With an early hour tunnel crossing we were off heading to our first stop near Geel, after a couple hours sleep we headed to the site, a series of ponds near a river, here we were looking for the biggest frog in Europe. We found a bucket in a pond partially submerged and in it was a load of american bullfrog froglets and a couple of fish. We searched a bit further without any other sightings so headed a short distance to another site. Here we found several adult bullfrogs and some showed for some photos. It was still drizzling and the promised sun was nowhere to be seen as we headed towards Maastricht where we had several sited to check out. The journey across had the most amazing weather I have ever seen. It was pitch black just like night and heavy rain with thunder and lightning truly spectacular. As we reached the site the weather started to improve. The site was a series of pools and damp areas and we quickly located our first frogs mostly green frogs of all shapes and sizes and a small common tree frog which was very nice. The frogs kept on coming with several common frogs and a couple of moor frogs and as the sun tried to come out a few dragonflies appeared. This included our target species of spotted darter amongst a few of the commoner species. As the rain started we departed and 30 mins later we were at our next site and had a nice Jersey Tiger on the walk to the site. Here we quickly found plenty of Yellow bellied toads and an alpine newt and with some sunny weather some reptiles a common lizard and a slow worm. Eager to exploit the good weather we headed to our next site in the Netherlands and the hope of dragonflies - banded darter in particular but it has been a poor year and we could not find any and general numbers were very low but we did get a good selection of common species and a green hawker, also of note were some rather large raft spiders. With time getting on we headed to the last site of the day to try to find the very elusive common spadefoot toads. The site was very picturesque and held plenty of large dragonflies including one dusk hawker, but we did find a few amphibians although not our target species, common newt, alpine newt, northern crested newt as well as a selection of green frogs were all present and a woodcock was flying around as we lost the light.

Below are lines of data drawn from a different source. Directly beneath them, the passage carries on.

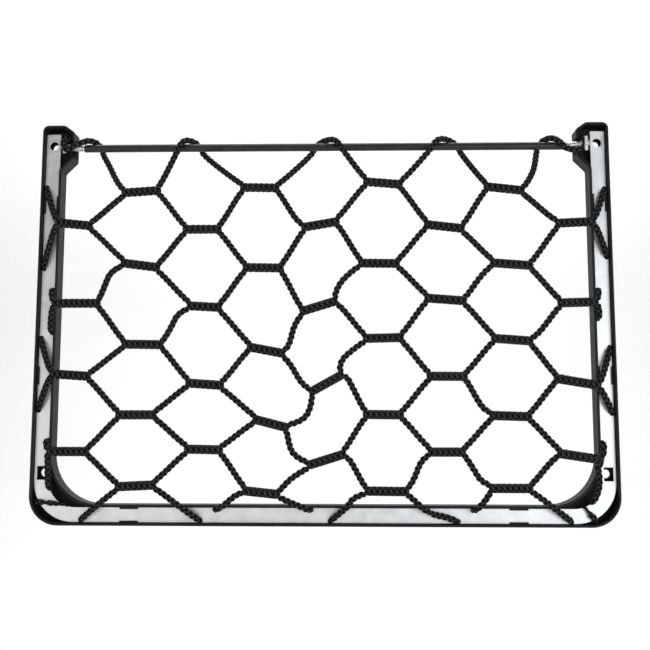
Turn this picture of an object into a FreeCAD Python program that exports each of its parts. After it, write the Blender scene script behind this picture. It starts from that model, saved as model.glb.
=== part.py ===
import FreeCAD, Part
import math
import os

# Elastic storage net in a rigid U-shaped frame that is screwed to a wall.
# Millimetres. +X runs along the top bar, +Z is up, and the wall is the plane y = 0: the room is at -Y.
# The origin is the middle of the four fixing holes, on the wall plane.

V = FreeCAD.Vector

# ---- Frame moulding: a U-shaped channel, open towards the room ----
FRAME_HALF_WIDTH = 225.0
FRAME_TOP = 145.5
FRAME_BOTTOM = -169.5
FRAME_DEPTH = 14.0
CHANNEL_WIDTH = 16.0
WALL = 2.0
OUTER_CORNER_R = 22.5
INNER_CORNER_R = 38.0
RIM_ROUND = 0.7

# ---- Head of each arm, which houses a spring ----
HEAD_INNER_X = 199.5
HEAD_SLANT_X = 207.2
HEAD_SLANT_FOOT_Z = 140.0
HEAD_CHAMFER_TOP_Z = 118.0
HEAD_CHAMFER_FOOT_Z = 108.5
HEAD_OUTER_R = 5.0
MOUTH_LOW_Z = 119.5
MOUTH_HIGH_Z = 133.0
MOUTH_FLOOR = 3.5

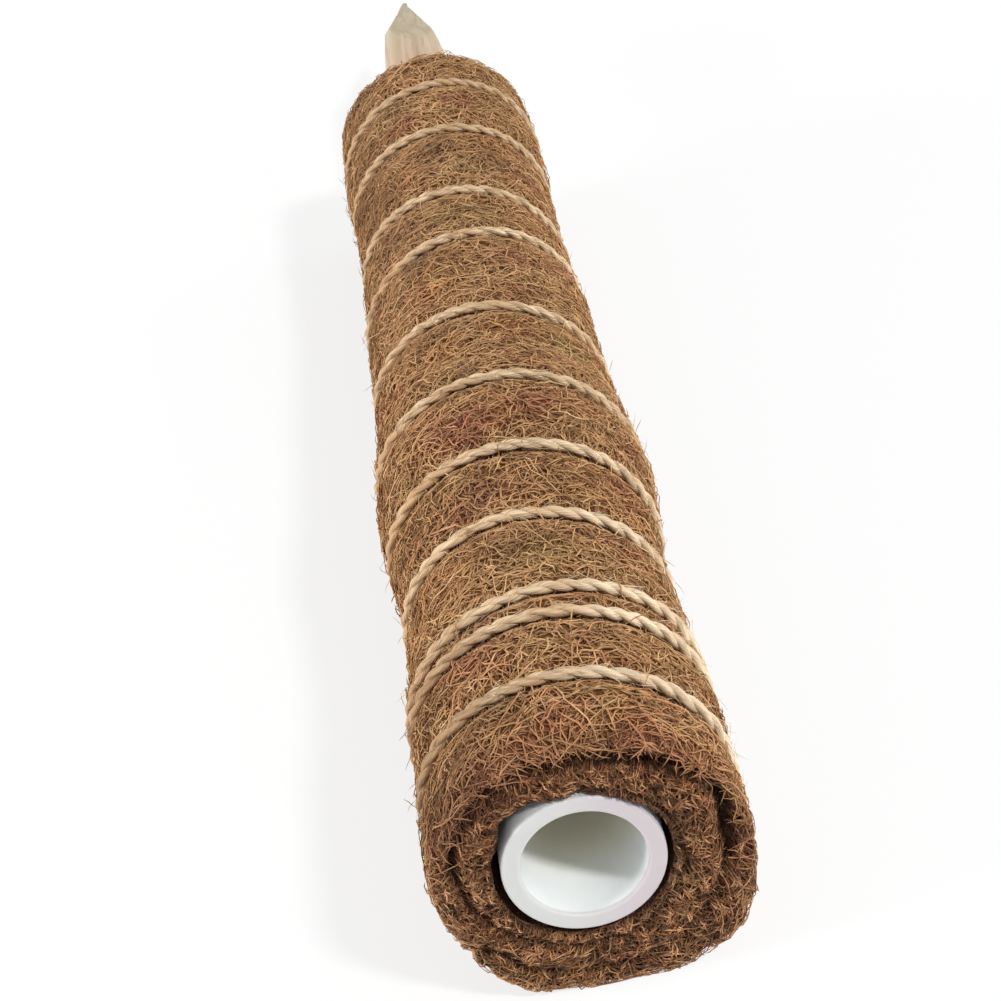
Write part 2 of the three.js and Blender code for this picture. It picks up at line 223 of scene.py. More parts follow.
class Wire:
    """A socket of a node tree that takes part in Python expressions."""

    def __init__(self, board, socket):
        self.board = board
        self.socket = socket

    def math(self, operation, *others):
        values = dict(enumerate((self, *others)))
        return self.board.add("ShaderNodeMath", {"operation": operation}, values)["Value"]

    def __add__(self, other):
        return self.math("ADD", other)

    def __sub__(self, other):
        return self.math("SUBTRACT", other)

    def __rsub__(self, other):
        return (self * -1) + other

    def __mul__(self, other):
        return self.math("MULTIPLY", other)

    def __truediv__(self, other):
        return self.math("DIVIDE", other)

    def __pow__(self, other):
        return self.math("POWER", other)

    __radd__ = __add__
    __rmul__ = __mul__

    def held(self, low, high):
        return self.math("MAXIMUM", low).math("MINIMUM", high)

    def eased(self, start, end):
        """0 before start, 1 after end and a smooth rise between them."""
        ease = {"Value": self, "From Min": start, "From Max": end}
        kind = {"interpolation_type": "SMOOTHSTEP"}
        return self.board.add("ShaderNodeMapRange", kind, ease)["Result"]

    def vector(self, operation, *others):
        values = dict(enumerate((self, *others)))
        made = self.board.add("ShaderNodeVectorMath", {"operation": operation}, values)
        return made["Value" if operation in ("LENGTH", "DOT_PRODUCT") else "Vector"]

    def moved(self, by):
        return self.vector("ADD", by)

    def scaled(self, by):
        return self.vector("MULTIPLY", by)

    def thrice(self):
        """The value as all three parts of a vector."""
        return self.board.xyz(self, self, self)

    def parts(self):
        made = self.board.add("ShaderNodeSeparateXYZ", {}, {"Vector": self})
        return made["X"], made["Y"], made["Z"]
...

A quick look at another site proved fruitless so it was time for some sleep. Wednesday 24th August

Our first stop was a wooded site in search for Italian crested Newts, but despite an extensive search we had no luck so headed for another site closeby where in the warming weather we had some butterflies and in particular a tree grayling the target for the site. With good weather we headed back to Belgium to a park where we hoped for terrapins and chipmunks. Only one red eared terrapin was located but several Siberian chipmunks were located along with other such exotics as mandarin and wood duck. Our next site was a little tricky to locate but once we did find our way in we were off in search of common midwife toads. The pond had midwife toad tadpoles and we could hear the odd one or two calling, but we did locate two common midwife toads. With time getting on we headed for France and our last site which we managed to locate just before dark. Eventually we found the correct area and could hear natterjack toads and we quickly located a few, but walking round the pond we flushed some quail one which waited until I was within inches before it flew, very nice views but these were not our targets and we quickly found it a parsley frog and we found a few more. We did not need the three days planned for this trip as we managed to see almost all of the targets in two days.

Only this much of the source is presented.